Infrastructure and Cost
- Quantum computers require specialized environments, such as ultra-low temperatures, to operate. This makes them expensive to build, maintain, and scale.
Limited Talent Pool
- The field of quantum computing requires highly specialized knowledge in quantum mechanics, computer science, and engineering. Bridging the talent gap is crucial for accelerating progress.
Notable Players in Quantum Computing
Several organizations are at the forefront of quantum innovation:
- IBM: Continues to lead with its roadmap for scaling quantum processors, aiming for a 100,000-qubit system by 2030.
- Google: Achieved quantum supremacy in 2019 and is now focusing on practical error-correction technologies.

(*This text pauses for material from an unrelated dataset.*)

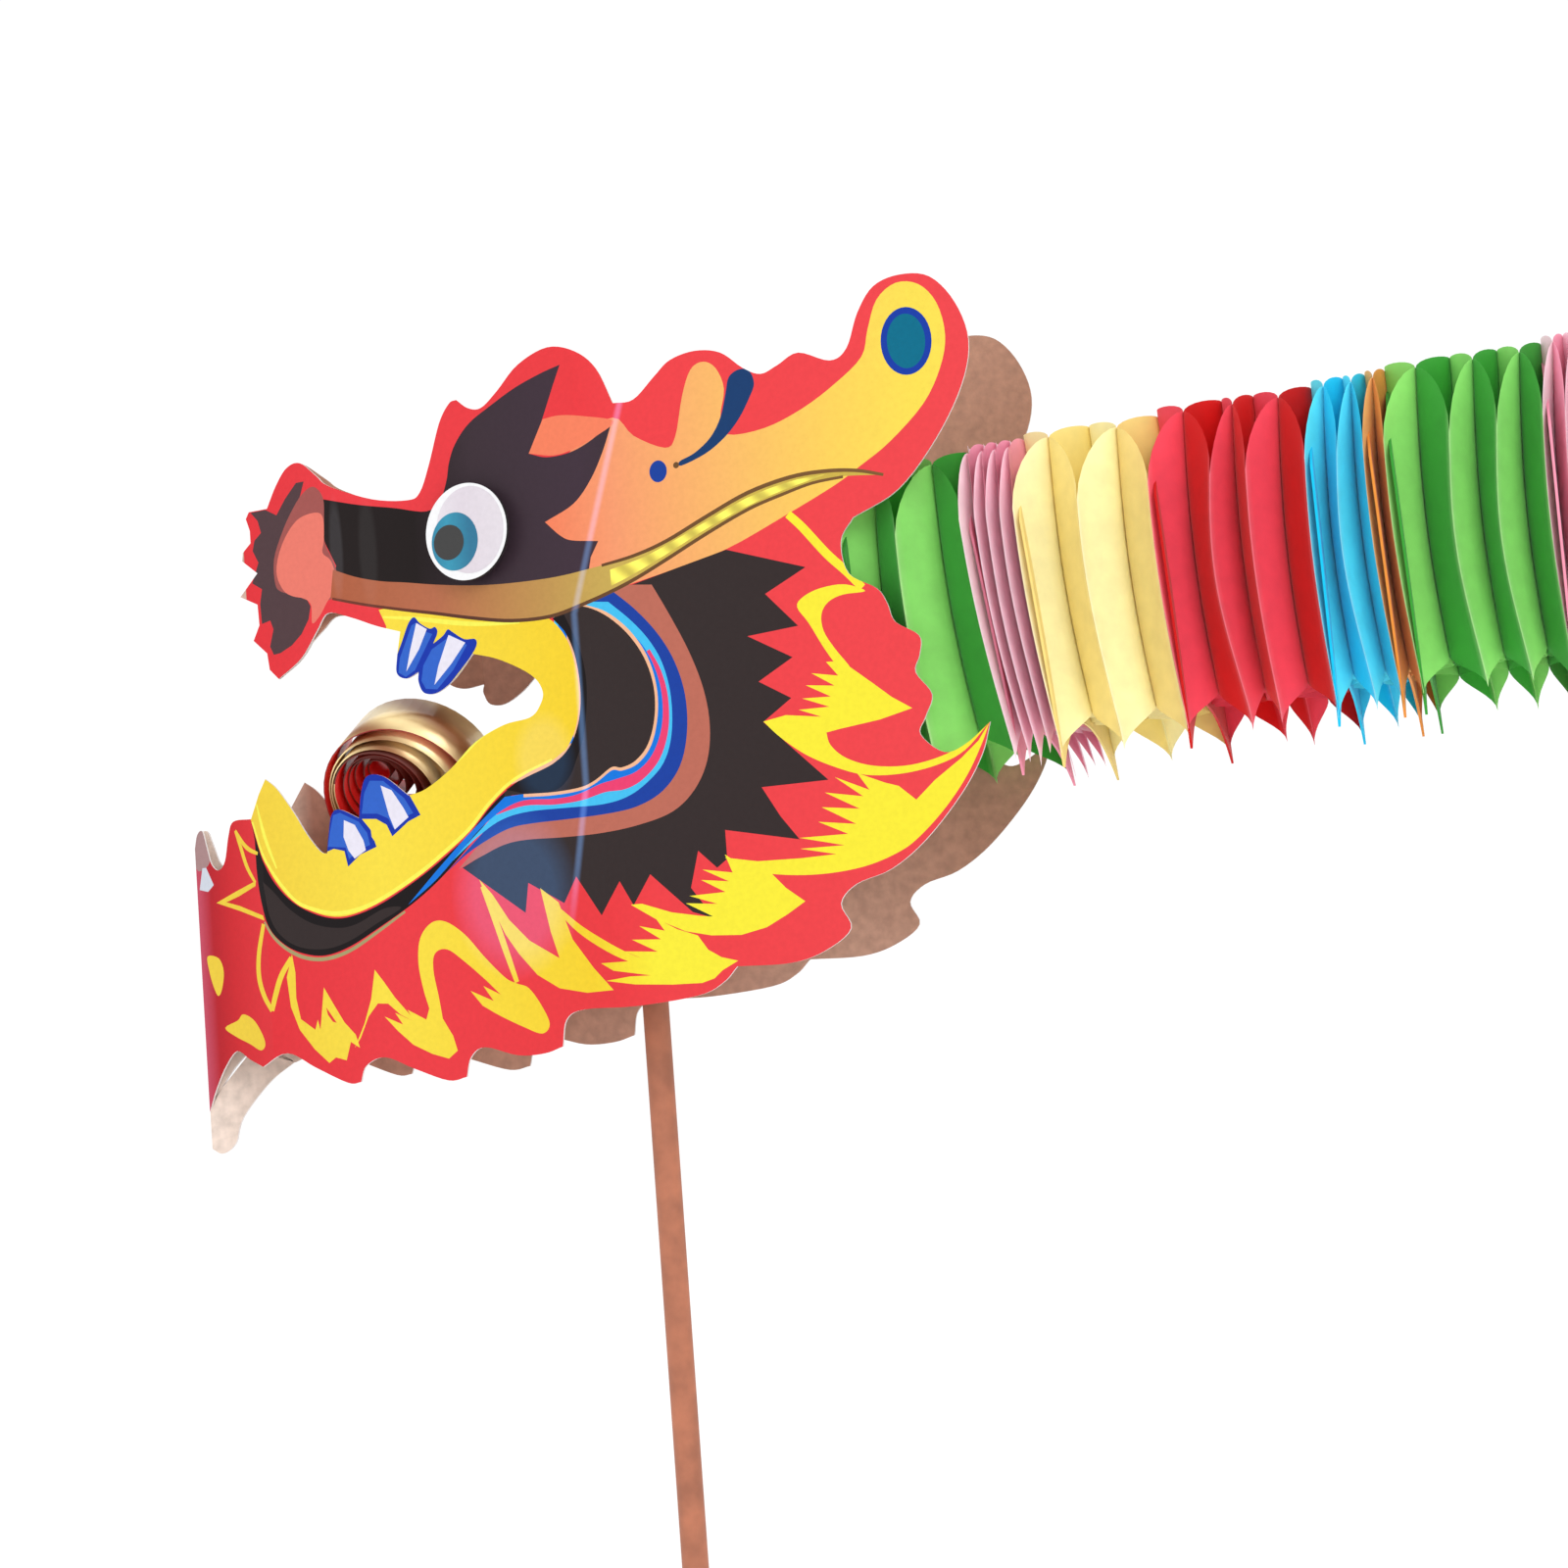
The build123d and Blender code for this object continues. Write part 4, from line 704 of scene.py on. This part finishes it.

- Microsoft: Develops topological qubits, a promising but challenging approach to creating stable quantum systems.
- Startups: Companies like Rigetti, D-Wave, and Xanadu are exploring niche applications and alternative quantum architectures.
The Road Ahead
In 2024, the quantum computing industry is transitioning from experimental research to early-stage commercialization. Companies are forming partnerships with industries such as finance, healthcare, and logistics to develop pilot projects and explore the potential of quantum technologies.
The race to achieve quantum advantage—where quantum systems outperform classical ones on meaningful problems—is heating up. While large-scale, fault-tolerant quantum computers may still be years away, the incremental advancements made this year signal that practical applications are within reach.
Conclusion
Quantum computing in 2024 is a mix of promise and challenges. While we are not yet at the point where quantum computers are a staple of industry, the steady progress in qubit stability, scalability, and hybrid systems offers a glimpse of a future where quantum breakthroughs transform our world. As research accelerates and collaboration deepens, the age of quantum practicality is closer than ever.